Как важно – в какой среде вырос человек. Будущий афонский инок, а прежде губернатор и камергер двора вырос в православной русской семье, где любовь к храму Божьему была так же естественна, как дыхание. Удивительно религиозная, строгая постница мать. Бабушка София Евграфовна, в молодости бывавшая у старца Серафима Саровского, познакомившая внука с ответом митрополита Филарета А.С. Пушкину «Не напрасно, не случайно жизнь от Бога нам дана…» Дядя Николай Евграфович (князь Мышецкий), любивший бывать в Оптиной у преподобного старца Амвросия. «Каждый образ в церкви мне памятен с детства», – писал Болотов в старости. Школа беженской жизни нравственно переродила и возвысила его. Он воспринял крест беженства как искупление за свои грехи. В своих многочисленных статьях, письмах с Афона в эмигрантской печати, в письмах к соотечественникам он выступает не только ходатаем за бедствующее русское афонское братство, но и настоящим миссионером для тех в рассеянии сущих, кто обратился к православной отеческой вере. С рукописных, архивных страниц многочисленных статей, писем и дневников архивного фонда о. Амвросия (Болотова), которые, надеюсь, будут изданы издательской группой Русского Пантелеимонова монастыря, открывается неизвестный еще Афон, который «светит светом Православия, дабы другие народы, видя добрые дела их, прославили Отца нашего, иже есть на небесех…» [7]
[1] АРПМА (Архив Русского Свято-Пантелеимонова монастыря на Афоне).

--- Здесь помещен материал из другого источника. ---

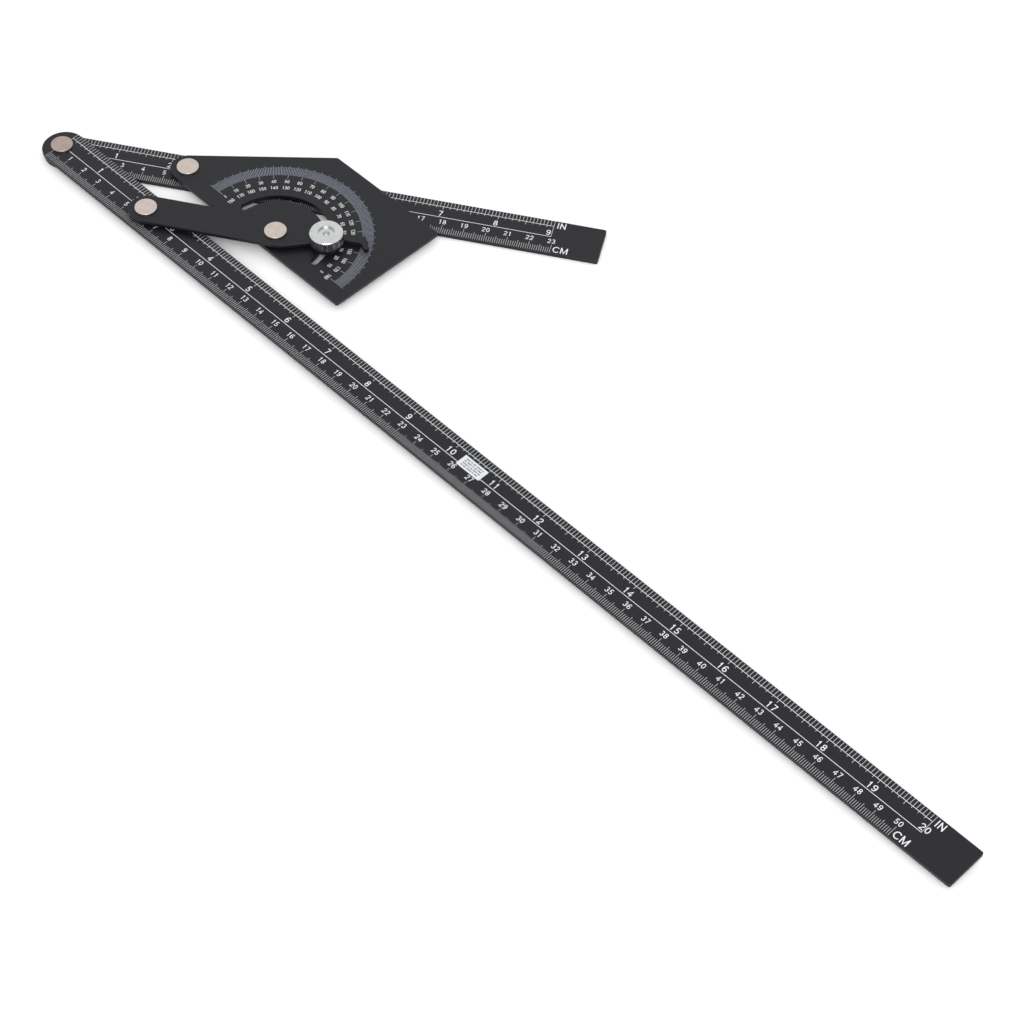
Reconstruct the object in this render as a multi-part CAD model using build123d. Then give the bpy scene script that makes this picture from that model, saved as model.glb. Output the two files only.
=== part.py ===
from build123d import *
import math
import os

# A folding angle rule: two graduated arms on one rivet, held at an angle by a protractor plate and a
# link that form a rhombus with them. The plate stays parallel to the long arm, the link stays parallel
# to the short arm, and the link's end points at the angle on the plate's scale.
#
# Frame: millimetres. The origin is on the apex rivet's axis, level with the short arm's underside.
# +X runs along the long arm from the apex, +Y is towards the short arm, +Z is up.

# ---- Driving dimensions --------------------------------------------------------------------------
SHEET = 2.0  # thickness of the arms, the plate and the link
GAP = 1.0  # space between two sheets, where a friction washer sits
RUN = 0.05  # running clearance of everything that turns
REST_ANGLE = 32.0  # degrees between the arms as stored
LINK_SIDE = 60.0  # rivet to rivet, on all four sides of the rhombus
EDGE_BREAK = 0.2  # bevel on the sheets' outer edges

RULE_WIDTH = 20.0
LONG_REACH = 530.0  # apex rivet to the long arm's square end
SHORT_REACH = 252.0  # the same on the short arm
END_CENTRE = 1.5  # centre of an arm's round end, past the apex rivet
CORNER_RADIUS = 1.0

PLATE_BELOW = 8.0  # plate's edges, from the centre rivet
PLATE_RIGHT = 48.7
PLATE_ABOVE = 53.0
PLATE_SLOPE_START = -17.6  # where the top edge turns down to the plate rivet
PLATE_END_RADIUS = 8.0  # round end about the plate rivet
SLOT_RADIUS = 23.5  # centre line of the arc slot, about the centre rivet
SLOT_WIDTH = 3.5
SLOT_FIRST, SLOT_LAST = 4.5, 175.5  # degrees, at the slot's end centres

LINK_WIDTH = 16.0
EYE_RADIUS = 7.0  # link's eye about the lock bolt
TAPER_START = 5.0  # where the lower edge turns in, past the centre rivet
TAPER_ANGLE = 22.0
SHOULDER = 19.5  # where the upper edge ends
NECK_LOW, NECK_HIGH = 2.0, 5.4  # pointer's neck, measured from the line through the rivets
POINTER_TIP_RADIUS = 1.1

RIVET_HEAD_RADIUS = 5.05
RIVET_HEAD_HEIGHT = 1.0
RIVET_SHANK_RADIUS = 2.45
RIVET_TAIL_RADIUS = 3.8
TAIL_DEPTH = 0.9  # the tail is spread into a countersink, flush with the face
OPEN_PIVOT_PLAY = 0.3  # radial play of the link on the centre rivet
WASHER_RADIUS = 6.0

BOLT_RADIUS = 1.45
BOLT_NECK = 3.0  # side of the square neck that slides in the slot
BOLT_HEAD_RADIUS = 4.0
BOLT_HEAD_HEIGHT = 1.6
BOLT_TIP_BELOW_NUT = 0.5
NUT_RADIUS = 7.6
NUT_HEIGHT = 5.3
NUT_TEETH = 56
KNURL_DEPTH = 0.28
NUT_BEVEL = 0.5
NUT_RECESS_RADIUS = 3.8
NUT_RECESS_DEPTH = 1.0

LABEL_LENGTH, LABEL_WIDTH, LABEL_HEIGHT = 13.3, 6.1, 0.08
LABEL_CENTRE = (266.4, 1.95)

# ---- Places worked out from them -----------------------------------------------------------------
LEVEL = SHEET + GAP
TURN = math.radians(REST_ANGLE)
APEX = Vector(0, 0)
LINK_PIVOT = Vector(LINK_SIDE, 0)
PLATE_PIVOT = Vector(LINK_SIDE * math.cos(TURN), LINK_SIDE * math.sin(TURN))
CENTRE_PIVOT = PLATE_PIVOT + LINK_PIVOT
ALONG_SHORT = Vector(math.cos(TURN), math.sin(TURN))
BOLT_AXIS = CENTRE_PIVOT + ALONG_SHORT * SLOT_RADIUS
NUT_BASE = 2 * LEVEL + SHEET + RUN


def sheet_bottom(level):
    return level * LEVEL


def sheet_top(level):
    return level * LEVEL + SHEET


def at(point, height=0.0, turned=0.0):
    """Place something at a point of the drawing plane, turned about the vertical."""
    return Pos(point.X, point.Y, height) * Rot(0, 0, turned)


def disc(x, y, radius):
    return Pos(x, y) * Circle(radius)


def sheet(outline, level):
    """A flat sheet of an outline, lying on its level, with its outer edges broken."""
    solid = Pos(0, 0, sheet_bottom(level)) * extrude(outline, SHEET)
    flat_faces = solid.faces().filter_by(Axis.Z)
    rims = [edge for face in flat_faces for edge in face.outer_wire().edges()]
    return chamfer(rims, EDGE_BREAK)


def bore(point, radius, level):
    """The cutter for a round hole through one level."""
    return at(point, sheet_bottom(level) + SHEET / 2) * Cylinder(radius, SHEET + 2)


def tail_seat(point, level, play=0.0):
    """The cutter for a rivet hole and the countersink on its underside."""
    seat = Cone(RIVET_TAIL_RADIUS + play, RIVET_SHANK_RADIUS + play, TAIL_DEPTH)
    countersink = at(point, sheet_bottom(level) + TAIL_DEPTH / 2) * seat
    return bore(point, RIVET_SHANK_RADIUS + play, level) + countersink


# ---- Sheets --------------------------------------------------------------------------------------
def rule_outline(reach):
    """A rule along +X: half-round end just past the pivot, square end with small corners."""
    straight = reach - END_CENTRE
    blade = Pos(END_CENTRE + straight / 2, 0) * Rectangle(straight, RULE_WIDTH)
    square_end = blade.vertices().sort_by(Axis.X)[-2:]
    return fillet(square_end, CORNER_RADIUS) + disc(END_CENTRE, 0, RULE_WIDTH / 2)


def make_long_arm():
    blade = sheet(rule_outline(LONG_REACH), 1)
    return blade - bore(APEX, RIVET_SHANK_RADIUS, 1) - tail_seat(LINK_PIVOT, 1)


def make_short_arm():
    blade = sheet(rule_outline(SHORT_REACH), 0)
    blade = at(APEX, 0, REST_ANGLE) * blade
    return blade - tail_seat(APEX, 0, RUN) - tail_seat(PLATE_PIVOT, 0)


def plate_outline():
    """Convex outline about the centre rivet: a round end, a slope and three near-square corners."""
    left, right = PLATE_SLOPE_START + CORNER_RADIUS / 2, PLATE_RIGHT - CORNER_RADIUS
    low, high = CORNER_RADIUS - PLATE_BELOW, PLATE_ABOVE - CORNER_RADIUS
    corners = [disc(right, low, CORNER_RADIUS), disc(right, high, CORNER_RADIUS)]
    corners.append(disc(left, high, CORNER_RADIUS))
    corners.append(disc(-LINK_SIDE, 0, PLATE_END_RADIUS))
    return make_hull([edge for corner in corners for edge in corner.edges()])


def make_protractor_plate():
    slot_line = CenterArc((0, 0), SLOT_RADIUS, SLOT_FIRST, SLOT_LAST - SLOT_FIRST)
    plate = sheet(plate_outline(), 1)
    plate -= Pos(0, 0, sheet_bottom(1) - 1) * extrude(SlotArc(slot_line, SLOT_WIDTH), SHEET + 2)
    plate = at(CENTRE_PIVOT) * plate
    return plate - bore(PLATE_PIVOT, RIVET_SHANK_RADIUS + RUN, 1) - tail_seat(CENTRE_PIVOT, 1)


def link_blade():
    """The wide part of the link, along +X with the centre rivet at the origin."""
    half = LINK_WIDTH / 2
    taper_end = SLOT_RADIUS - half
    taper_drop = (taper_end - TAPER_START) * math.tan(math.radians(TAPER_ANGLE))
    bar = Polygon(
        (-LINK_SIDE, half), (-LINK_SIDE, -half), (TAPER_START, -half),
        (taper_end, taper_drop - half), (SLOT_RADIUS, 0), (SHOULDER, half), align=None,
    )
    heel = bar.vertices().sort_by(lambda v: abs(v.X - TAPER_START))[0]
    return fillet(heel, 3.0) + disc(-LINK_SIDE, 0, half)


def link_pointer():
    """The link's narrow end: the eye about the lock bolt, the neck and the flag that points."""
    top = NECK_HIGH + 0.8
    toe = (41.0, -1.0)
    blade_low = (42.4, 0.6)
    blade_top = (39.4, top)
    with BuildSketch() as flag:
        with BuildLine():
            Polyline(
                toe, (38.5, NECK_LOW), (SLOT_RADIUS, NECK_LOW), (SLOT_RADIUS, NECK_HIGH),
                (36.4, NECK_HIGH), (37.2, top), blade_top,
            )
            ThreePointArc(blade_top, (41.2, 3.6), blade_low)
            RadiusArc(blade_low, toe, POINTER_TIP_RADIUS)
        make_face()
    return disc(SLOT_RADIUS, 0, EYE_RADIUS) + flag.sketch


def make_link_bar():
    pointer = Pos(0, 0, sheet_bottom(2)) * extrude(link_pointer(), SHEET)
    bar = at(CENTRE_PIVOT, 0, REST_ANGLE) * (sheet(link_blade(), 2) + pointer)
    bar -= bore(LINK_PIVOT, RIVET_SHANK_RADIUS + RUN, 2)
    bar -= bore(CENTRE_PIVOT, RIVET_SHANK_RADIUS + OPEN_PIVOT_PLAY, 2)
    return bar - bore(BOLT_AXIS, BOLT_RADIUS, 2)


# ---- Rivets and washers --------------------------------------------------------------------------
def make_rivet(point, lower_level, head_play=RUN):
    """A flat-headed rivet through two levels, its tail spread into the lower sheet."""
    foot = sheet_bottom(lower_level)
    throat = foot + TAIL_DEPTH
    head = sheet_top(lower_level + 1) + head_play
    crown = head + RIVET_HEAD_HEIGHT
    rim_radius = 0.4
    with BuildSketch(Plane.XZ) as half:
        with BuildLine():
            Polyline(
                (0, foot), (RIVET_TAIL_RADIUS, foot), (RIVET_SHANK_RADIUS, throat),
                (RIVET_SHANK_RADIUS, head), (RIVET_HEAD_RADIUS, head),
                (RIVET_HEAD_RADIUS, crown - rim_radius),
            )
            RadiusArc(
                (RIVET_HEAD_RADIUS, crown - rim_radius),
                (RIVET_HEAD_RADIUS - rim_radius, crown), -rim_radius,
            )
            Polyline((RIVET_HEAD_RADIUS - rim_radius, crown), (0, crown), (0, foot))
        make_face()
    return at(point) * revolve(half.sketch, Axis.Z)


def ring(point, base, height, outer, inner):
    return at(point, base + height / 2) * (Cylinder(outer, height) - Cylinder(inner, height + 1))


def make_friction_washer(point, lower_level, bore_radius, lift=0.0):
    """The washer in the gap above a level. It lies on the lower sheet, or is lifted to the upper one."""
    return ring(point, sheet_top(lower_level) + lift, GAP - RUN, WASHER_RADIUS, bore_radius)


# ---- Lock ----------------------------------------------------------------------------------------
def make_lock_bolt():
    """Low head under the plate, square neck in the slot, plain shank up through link and nut."""
    head_top = sheet_bottom(1) - 3 * RUN
    neck_top = sheet_top(1) - RUN
    tip = NUT_BASE + NUT_HEIGHT - BOLT_TIP_BELOW_NUT
    head = Pos(0, 0, head_top - BOLT_HEAD_HEIGHT / 2) * Cylinder(BOLT_HEAD_RADIUS, BOLT_HEAD_HEIGHT)
    head = fillet(head.faces().sort_by(Axis.Z)[0].edges(), BOLT_HEAD_HEIGHT / 2)
    neck = Pos(0, 0, (head_top + neck_top) / 2) * Box(BOLT_NECK, BOLT_NECK, neck_top - head_top)
    shank = Pos(0, 0, (neck_top + tip) / 2) * Cylinder(BOLT_RADIUS, tip - neck_top)
    shank = chamfer(shank.faces().sort_by(Axis.Z)[-1].edges(), 0.4)
    return at(BOLT_AXIS, 0, REST_ANGLE) * (head + neck + shank)


def make_thumb_nut():
    """A round nut with a straight knurl, bevelled rims and a recess about the bolt's end."""
    corners = []
    for tooth in range(2 * NUT_TEETH):
        angle = math.pi * tooth / NUT_TEETH
        radius = NUT_RADIUS - KNURL_DEPTH * (tooth % 2)
        corners.append((radius * math.cos(angle), radius * math.sin(angle)))
    knurled = extrude(Polygon(*corners, align=None), NUT_HEIGHT)
    barrel = Pos(0, 0, NUT_HEIGHT / 2) * Cylinder(NUT_RADIUS, NUT_HEIGHT)
    barrel = chamfer(barrel.edges().filter_by(GeomType.CIRCLE), NUT_BEVEL)
    nut = knurled & barrel
    nut -= Pos(0, 0, NUT_HEIGHT / 2) * Cylinder(BOLT_RADIUS + RUN, NUT_HEIGHT + 2)
    nut -= Pos(0, 0, NUT_HEIGHT - NUT_RECESS_DEPTH / 2) * Cylinder(NUT_RECESS_RADIUS, NUT_RECESS_DEPTH)
    return at(BOLT_AXIS, NUT_BASE) * nut


# ---- Label ---------------------------------------------------------------------------------------
def make_label():
    sticker = Box(LABEL_LENGTH, LABEL_WIDTH, LABEL_HEIGHT)
    return at(Vector(*LABEL_CENTRE), sheet_top(1) + LABEL_HEIGHT / 2) * sticker


# ---- All parts -----------------------------------------------------------------------------------
def make_parts():
    snug = RIVET_SHANK_RADIUS
    loose = RIVET_SHANK_RADIUS + RUN
    return {
        "long_arm": make_long_arm(),
        "short_arm": make_short_arm(),
        "protractor_plate": make_protractor_plate(),
        "link_bar": make_link_bar(),
        "apex_rivet": make_rivet(APEX, 0, head_play=0.0),
        "plate_rivet": make_rivet(PLATE_PIVOT, 0),
        "link_rivet": make_rivet(LINK_PIVOT, 1),
        "centre_rivet": make_rivet(CENTRE_PIVOT, 1),
        "apex_washer": make_friction_washer(APEX, 0, loose),
        "plate_washer": make_friction_washer(PLATE_PIVOT, 0, snug),
        "link_washer": make_friction_washer(LINK_PIVOT, 1, snug),
        "centre_washer": make_friction_washer(CENTRE_PIVOT, 1, snug),
        "lock_bolt": make_lock_bolt(),
        "lock_washer": make_friction_washer(BOLT_AXIS, 1, BOLT_RADIUS, lift=RUN),
        "thumb_nut": make_thumb_nut(),
        "label": make_label(),
    }


os.makedirs("parts", exist_ok=True)
for name, shape in make_parts().items():
    export_step(shape, f"parts/{name}.step")
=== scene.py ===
"""Looks of the folding angle rule: materials, printed scales, label, floor, light and camera.

The scene is in metres, in the CAD frame: the apex rivet at the origin, +X along the long arm,
+Y towards the short arm, +Z up. The printing is drawn in millimetres and scaled when it is placed.
"""

import math

import bpy
from mathutils import Matrix, Vector


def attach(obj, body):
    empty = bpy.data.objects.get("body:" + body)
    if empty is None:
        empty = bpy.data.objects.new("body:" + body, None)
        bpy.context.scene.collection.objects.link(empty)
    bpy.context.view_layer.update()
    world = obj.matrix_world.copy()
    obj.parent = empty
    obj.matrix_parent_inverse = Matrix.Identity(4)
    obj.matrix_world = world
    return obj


MM = 0.001
INCH = 25.4

# ---- Where the printed faces are, in millimetres and degrees -------------------------------------
REST_ANGLE = 32.0  # between the arms
LINK_SIDE = 60.0  # rivet to rivet
SHORT_TOP = 2.0  # height of the short arm's face
LONG_TOP = 5.0  # height of the long arm's and the plate's faces
LABEL_TOP = LONG_TOP + 0.08
TURN = math.radians(REST_ANGLE)
SCALE_CENTRE = (LINK_SIDE * (1 + math.cos(TURN)), LINK_SIDE * math.sin(TURN))

INK_LIFT = 0.012  # how far the ink stands above its face
LAYER = 0.002  # height between two layers of ink
TICKS, LINES, TEXT = 0, 1, 2  # layers; a character's strokes take one each, from TEXT up
STROKE = 0.12  # width of the characters' strokes, as a share of their height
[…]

Дело № 102. Гостевая книга монастыря за 1896–1977 годы. Л.187–189.
[2] АРПМА. Оп. 15, д. 72.
[3] Болотов А.В. Страстные и светлые дни на Афоне. Варшава, 1929. С. 10.
[4] АРПМА. Дневники и летописные записи о. Флегонта (Лебедева) за 1902–1955 гг. Оп. 13, Д. 6. Док. А000217.
[5] АРПМА. Оп. 15. Д. 72. Док. А002862. Л. 4.
[6] АРПМА. Оп. 15. Д. 72. Док. А002869. Л. 1.
[7] Из речи святителя Иоанна Шанхайского и Сан-Францисского на II Всезарубежном Соборе в 1938 году.